[BEGIN Source material]
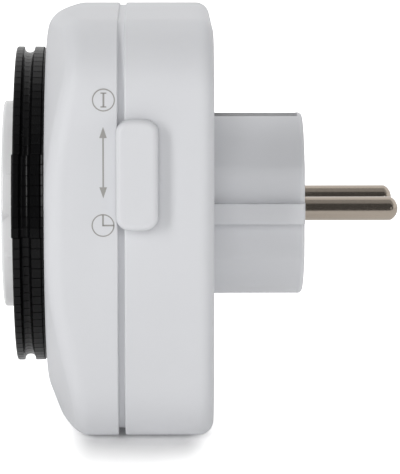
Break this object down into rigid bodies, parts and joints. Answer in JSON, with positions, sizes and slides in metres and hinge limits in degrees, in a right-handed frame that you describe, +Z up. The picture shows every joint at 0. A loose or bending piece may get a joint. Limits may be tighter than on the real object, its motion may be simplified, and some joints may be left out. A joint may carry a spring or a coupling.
{
  "type": "plug in timer switch",
  "caption": "White mechanical plug-in timer: black dial ring of push-in tappets round an earthed socket, a sliding override button on the side, and a round earthed plug behind.",
  "frame": {"origin": "on the common axis of plug, dial and socket, in the plane of the casing's rear face", "axes": "+X along the plug pins, away from the dial; +Z up; +Y across the casing, away from the side with the override button"},
  "size_m": [0.0796, 0.0793, 0.0825],
  "materials": {
    "housing_plastic": "fine moulded satin, cool white",
    "insert_plastic": "smooth moulded, white",
    "dial_plastic": "moulded, near black",
    "tappet_plastic": "moulded, near black, satin",
    "button_plastic": "moulded satin, cool white",
    "nickel_pin": "nickel plated, turned",
    "contact_brass": "pressed sheet",
    "earth_metal": "nickel plated spring strip",
    "spring_steel": "bright spring strip",
    "screw_steel": "zinc plated",
    "inner_plastic": "moulded, dark grey",
    "gear_plastic": "moulded acetal, natural white",
    "shutter_plastic": "moulded, white",
    "motor_steel": "drawn sheet",
    "coil_wire": "enamelled copper winding"
  },
  "bodies": {
    "casing": {"rear_housing": "housing_plastic", "front_cover": "housing_plastic", "casing_screws": "screw_steel", "socket_insert": "insert_plastic", "idler_axle": "screw_steel", "mechanism_plate": "inner_plastic", "plate_screws": "screw_steel", "motor_can": "motor_steel", "motor_coil": "coil_wire", "pin_carrier": "inner_plastic", "contact_carrier": "inner_plastic", "shutter_spring": "spring_steel", "neutral_bus": "contact_brass", "live_bus": "contact_brass", "live_link": "contact_brass", "earth_bracket": "earth_metal", "switch_base": "inner_plastic", "detent_spring": "spring_steel", "live_pin": "nickel_pin", "neutral_pin": "nickel_pin", "live_socket_contact": "contact_brass", "neutral_socket_contact": "contact_brass"},
    "dial": {"dial": "dial_plastic"},
    "idler": {"idler_gear": "gear_plastic"},
    "motor_shaft": {"motor_rotor": "motor_steel"},
    "override": {"override_slider": "button_plastic"},
    "shutter_plate": {"shutter": "shutter_plastic"},
    "follower": {"follower_lever": "gear_plastic"},
    "moving_contact": {"contact_arm": "contact_brass"},
    "tappets_hour_00": {"tappets_hour_00": "tappet_plastic"},
    "tappets_hour_01": {"tappets_hour_01": "tappet_plastic"},
    "tappets_hour_02": {"tappets_hour_02": "tappet_plastic"},
    "tappets_hour_03": {"tappets_hour_03": "tappet_plastic"},
    "tappets_hour_04": {"tappets_hour_04": "tappet_plastic"},
    "tappets_hour_05": {"tappets_hour_05": "tappet_plastic"},
    "tappets_hour_06": {"tappets_hour_06": "tappet_plastic"},
    "tappets_hour_07": {"tappets_hour_07": "tappet_plastic"},
    "tappets_hour_08": {"tappets_hour_08": "tappet_plastic"},
    "tappets_hour_09": {"tappets_hour_09": "tappet_plastic"},
    "tappets_hour_10": {"tappets_hour_10": "tappet_plastic"},
    "tappets_hour_11": {"tappets_hour_11": "tappet_plastic"},
    "tappets_hour_12": {"tappets_hour_12": "tappet_plastic"},
    "tappets_hour_13": {"tappets_hour_13": "tappet_plastic"},
    "tappets_hour_14": {"tappets_hour_14": "tappet_plastic"},
    "tappets_hour_15": {"tappets_hour_15": "tappet_plastic"},
    "tappets_hour_16": {"tappets_hour_16": "tappet_plastic"},
    "tappets_hour_17": {"tappets_hour_17": "tappet_plastic"},
    "tappets_hour_18": {"tappets_hour_18": "tappet_plastic"},
    "tappets_hour_19": {"tappets_hour_19": "tappet_plastic"},
    "tappets_hour_20": {"tappets_hour_20": "tappet_plastic"},
    "tappets_hour_21": {"tappets_hour_21": "tappet_plastic"},
    "tappets_hour_22": {"tappets_hour_22": "tappet_plastic"},
    "tappets_hour_23": {"tappets_hour_23": "tappet_plastic"}
  },
  "joints": [
    {"name": "dial_spin", "type": "hinge", "parent": "casing", "child": "dial", "pos_m": [-0.032, 0, 0], "axis": [1, 0, 0], "continuous": true},
    {"name": "override_slide", "type": "slide", "parent": "casing", "child": "override", "axis": [0, 0, 1], "range_m": [0, 0.0052]},
    {"name": "shutter_slide", "type": "slide", "parent": "casing", "child": "shutter_plate", "axis": [0, 0, 1], "range_m": [0, 0.0064], "stiffness_N_per_m": 100, "springref_m": -0.001, "deforming": ["shutter_spring"]},
    {"name": "follower_rock", "type": "hinge", "parent": "casing", "child": "follower", "pos_m": [-0.022, -0.032, -0.016], "axis": [0, 1, 0], "range_deg": [-7.5, 0]},
    {"name": "contact_close", "type": "hinge", "parent": "casing", "child": "moving_contact", "pos_m": [-0.019, -0.031, 0.021], "axis": [0, -1, 0], "range_deg": [-5.5, 0]},
    {"name": "idler_spin", "type": "hinge", "parent": "casing", "child": "idler", "pos_m": [-0.025, 0.02014, -0.02487], "axis": [1, 0, 0], "continuous": true},
    {"name": "motor_spin", "type": "hinge", "parent": "casing", "child": "motor_shaft", "pos_m": [-0.02, 0.01081, -0.0307], "axis": [1, 0, 0], "continuous": true},
    {"name": "tappets_hour_00_press", "type": "slide", "parent": "dial", "child": "tappets_hour_00", "axis": [1, 0, 0], "range_m": [0, 0.003]},
    {"name": "tappets_hour_01_press", "type": "slide", "parent": "dial", "child": "tappets_hour_01", "axis": [1, 0, 0], "range_m": [0, 0.003]},
    {"name": "tappets_hour_02_press", "type": "slide", "parent": "dial", "child": "tappets_hour_02", "axis": [1, 0, 0], "range_m": [0, 0.003]},
    {"name": "tappets_hour_03_press", "type": "slide", "parent": "dial", "child": "tappets_hour_03", "axis": [1, 0, 0], "range_m": [0, 0.003]},
    {"name": "tappets_hour_04_press", "type": "slide", "parent": "dial", "child": "tappets_hour_04", "axis": [1, 0, 0], "range_m": [0, 0.003]},
    {"name": "tappets_hour_05_press", "type": "slide", "parent": "dial", "child": "tappets_hour_05", "axis": [1, 0, 0], "range_m": [0, 0.003]},
    {"name": "tappets_hour_06_press", "type": "slide", "parent": "dial", "child": "tappets_hour_06", "axis": [1, 0, 0], "range_m": [0, 0.003]},
    {"name": "tappets_hour_07_press", "type": "slide", "parent": "dial", "child": "tappets_hour_07", "axis": [1, 0, 0], "range_m": [0, 0.003]},
    {"name": "tappets_hour_08_press", "type": "slide", "parent": "dial", "child": "tappets_hour_08", "axis": [1, 0, 0], "range_m": [0, 0.003]},
    {"name": "tappets_hour_09_press", "type": "slide", "parent": "dial", "child": "tappets_hour_09", "axis": [1, 0, 0], "range_m": [0, 0.003]},
    {"name": "tappets_hour_10_press", "type": "slide", "parent": "dial", "child": "tappets_hour_10", "axis": [1, 0, 0], "range_m": [0, 0.003]},
    {"name": "tappets_hour_11_press", "type": "slide", "parent": "dial", "child": "tappets_hour_11", "axis": [1, 0, 0], "range_m": [0, 0.003]},
    {"name": "tappets_hour_12_press", "type": "slide", "parent": "dial", "child": "tappets_hour_12", "axis": [1, 0, 0], "range_m": [0, 0.003]},
    {"name": "tappets_hour_13_press", "type": "slide", "parent": "dial", "child": "tappets_hour_13", "axis": [1, 0, 0], "range_m": [0, 0.003]},
    {"name": "tappets_hour_14_press", "type": "slide", "parent": "dial", "child": "tappets_hour_14", "axis": [1, 0, 0], "range_m": [0, 0.003]},
    {"name": "tappets_hour_15_press", "type": "slide", "parent": "dial", "child": "tappets_hour_15", "axis": [1, 0, 0], "range_m": [0, 0.003]},
    {"name": "tappets_hour_16_press", "type": "slide", "parent": "dial", "child": "tappets_hour_16", "axis": [1, 0, 0], "range_m": [0, 0.003]},
    {"name": "tappets_hour_17_press", "type": "slide", "parent": "dial", "child": "tappets_hour_17", "axis": [1, 0, 0], "range_m": [0, 0.003]},
    {"name": "tappets_hour_18_press", "type": "slide", "parent": "dial", "child": "tappets_hour_18", "axis": [1, 0, 0], "range_m": [0, 0.003]},
    {"name": "tappets_hour_19_press", "type": "slide", "parent": "dial", "child": "tappets_hour_19", "axis": [1, 0, 0], "range_m": [0, 0.003]},
    {"name": "tappets_hour_20_press", "type": "slide", "parent": "dial", "child": "tappets_hour_20", "axis": [1, 0, 0], "range_m": [0, 0.003]},
    {"name": "tappets_hour_21_press", "type": "slide", "parent": "dial", "child": "tappets_hour_21", "axis": [1, 0, 0], "range_m": [0, 0.003]},
    {"name": "tappets_hour_22_press", "type": "slide", "parent": "dial", "child": "tappets_hour_22", "axis": [1, 0, 0], "range_m": [0, 0.003]},
    {"name": "tappets_hour_23_press", "type": "slide", "parent": "dial", "child": "tappets_hour_23", "axis": [1, 0, 0], "range_m": [0, 0.003]}
  ],
  "couplings": [
    {"joint": "idler_spin", "follows": "dial_spin", "ratio": -7},
    {"joint": "motor_spin", "follows": "dial_spin", "ratio": 31.5},
    {"joint": "contact_close", "follows": "follower_rock", "ratio": 0.7}
  ]
}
[END Source material]
**Short problem**
Scan the listing above and identify each line holding the string "joints"; copy every such line.

**Right answer**
Break this object down into rigid bodies, parts and joints. Answer in JSON, with positions, sizes and slides in metres and hinge limits in degrees, in a right-handed frame that you describe, +Z up. The picture shows every joint at 0. A loose or bending piece may get a joint. Limits may be tighter than on the real object, its motion may be simplified, and some joints may be left out. A joint may carry a spring or a coupling.
  "joints": [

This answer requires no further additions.